Could you give the data below again, exactly and completely?

** Start of SOURCE MATERIAL **

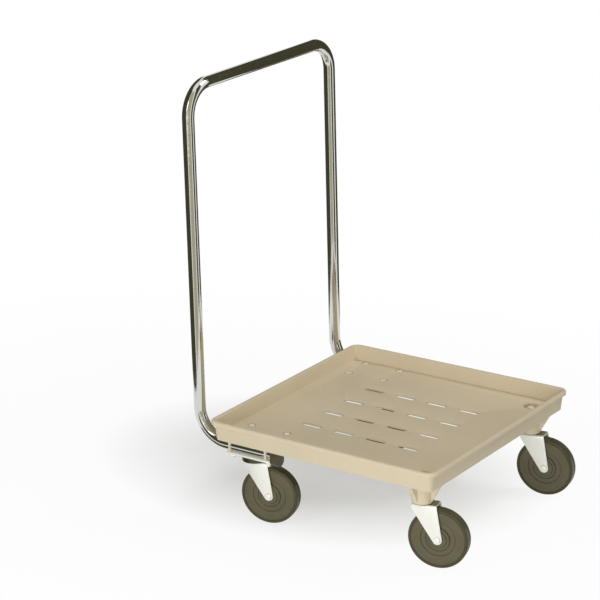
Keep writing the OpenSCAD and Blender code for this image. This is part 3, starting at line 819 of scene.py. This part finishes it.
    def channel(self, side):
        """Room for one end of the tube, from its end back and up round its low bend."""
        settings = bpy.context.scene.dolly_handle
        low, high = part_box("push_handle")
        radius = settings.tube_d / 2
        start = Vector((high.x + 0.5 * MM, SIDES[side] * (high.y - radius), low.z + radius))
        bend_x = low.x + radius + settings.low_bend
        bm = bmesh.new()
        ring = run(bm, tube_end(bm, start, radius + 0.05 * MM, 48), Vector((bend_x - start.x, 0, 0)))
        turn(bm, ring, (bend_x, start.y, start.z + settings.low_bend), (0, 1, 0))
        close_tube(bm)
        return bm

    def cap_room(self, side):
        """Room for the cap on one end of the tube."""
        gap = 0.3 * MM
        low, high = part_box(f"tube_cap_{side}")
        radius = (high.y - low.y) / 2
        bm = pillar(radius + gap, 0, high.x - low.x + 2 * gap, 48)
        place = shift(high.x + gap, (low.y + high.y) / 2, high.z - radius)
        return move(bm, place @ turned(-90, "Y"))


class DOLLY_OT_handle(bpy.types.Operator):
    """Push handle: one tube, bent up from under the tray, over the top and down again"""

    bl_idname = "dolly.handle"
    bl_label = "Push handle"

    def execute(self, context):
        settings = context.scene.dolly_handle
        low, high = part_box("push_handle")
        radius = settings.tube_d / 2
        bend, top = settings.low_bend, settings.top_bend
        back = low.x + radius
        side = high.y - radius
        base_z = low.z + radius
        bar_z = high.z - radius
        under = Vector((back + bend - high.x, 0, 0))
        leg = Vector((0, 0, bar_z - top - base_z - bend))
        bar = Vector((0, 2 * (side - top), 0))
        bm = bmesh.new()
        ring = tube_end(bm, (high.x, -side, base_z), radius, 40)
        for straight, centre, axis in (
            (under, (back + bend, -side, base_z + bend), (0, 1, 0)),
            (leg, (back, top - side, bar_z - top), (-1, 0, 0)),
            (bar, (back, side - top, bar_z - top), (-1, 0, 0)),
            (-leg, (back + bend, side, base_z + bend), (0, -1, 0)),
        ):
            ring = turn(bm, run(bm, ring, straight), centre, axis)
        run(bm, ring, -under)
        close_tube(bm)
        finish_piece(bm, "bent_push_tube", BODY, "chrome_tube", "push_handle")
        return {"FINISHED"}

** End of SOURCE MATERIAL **

FINAL RESULT:
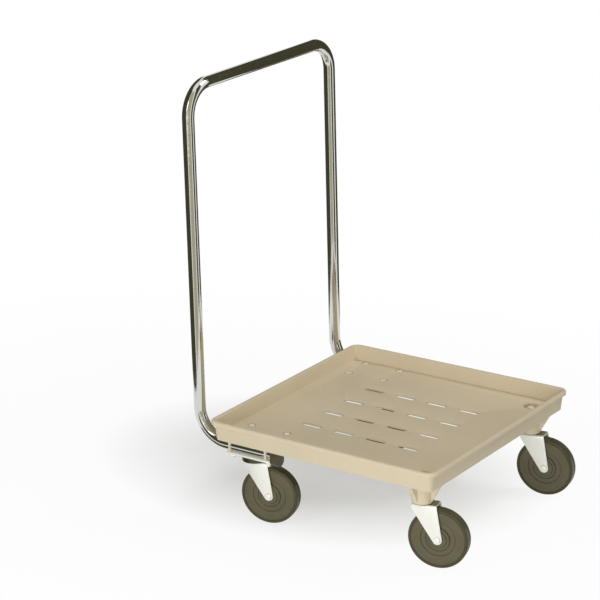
Keep writing the OpenSCAD and Blender code for this image. This is part 3, starting at line 819 of scene.py. This part finishes it.
    def channel(self, side):
        """Room for one end of the tube, from its end back and up round its low bend."""
        settings = bpy.context.scene.dolly_handle
        low, high = part_box("push_handle")
        radius = settings.tube_d / 2
        start = Vector((high.x + 0.5 * MM, SIDES[side] * (high.y - radius), low.z + radius))
        bend_x = low.x + radius + settings.low_bend
        bm = bmesh.new()
        ring = run(bm, tube_end(bm, start, radius + 0.05 * MM, 48), Vector((bend_x - start.x, 0, 0)))
        turn(bm, ring, (bend_x, start.y, start.z + settings.low_bend), (0, 1, 0))
        close_tube(bm)
        return bm

    def cap_room(self, side):
        """Room for the cap on one end of the tube."""
        gap = 0.3 * MM
        low, high = part_box(f"tube_cap_{side}")
        radius = (high.y - low.y) / 2
        bm = pillar(radius + gap, 0, high.x - low.x + 2 * gap, 48)
        place = shift(high.x + gap, (low.y + high.y) / 2, high.z - radius)
        return move(bm, place @ turned(-90, "Y"))


class DOLLY_OT_handle(bpy.types.Operator):
    """Push handle: one tube, bent up from under the tray, over the top and down again"""

    bl_idname = "dolly.handle"
    bl_label = "Push handle"

    def execute(self, context):
        settings = context.scene.dolly_handle
        low, high = part_box("push_handle")
        radius = settings.tube_d / 2
        bend, top = settings.low_bend, settings.top_bend
        back = low.x + radius
        side = high.y - radius
        base_z = low.z + radius
        bar_z = high.z - radius
        under = Vector((back + bend - high.x, 0, 0))
        leg = Vector((0, 0, bar_z - top - base_z - bend))
        bar = Vector((0, 2 * (side - top), 0))
        bm = bmesh.new()
        ring = tube_end(bm, (high.x, -side, base_z), radius, 40)
        for straight, centre, axis in (
            (under, (back + bend, -side, base_z + bend), (0, 1, 0)),
            (leg, (back, top - side, bar_z - top), (-1, 0, 0)),
            (bar, (back, side - top, bar_z - top), (-1, 0, 0)),
            (-leg, (back + bend, side, base_z + bend), (0, -1, 0)),
        ):
            ring = turn(bm, run(bm, ring, straight), centre, axis)
        run(bm, ring, -under)
        close_tube(bm)
        finish_piece(bm, "bent_push_tube", BODY, "chrome_tube", "push_handle")
        return {"FINISHED"}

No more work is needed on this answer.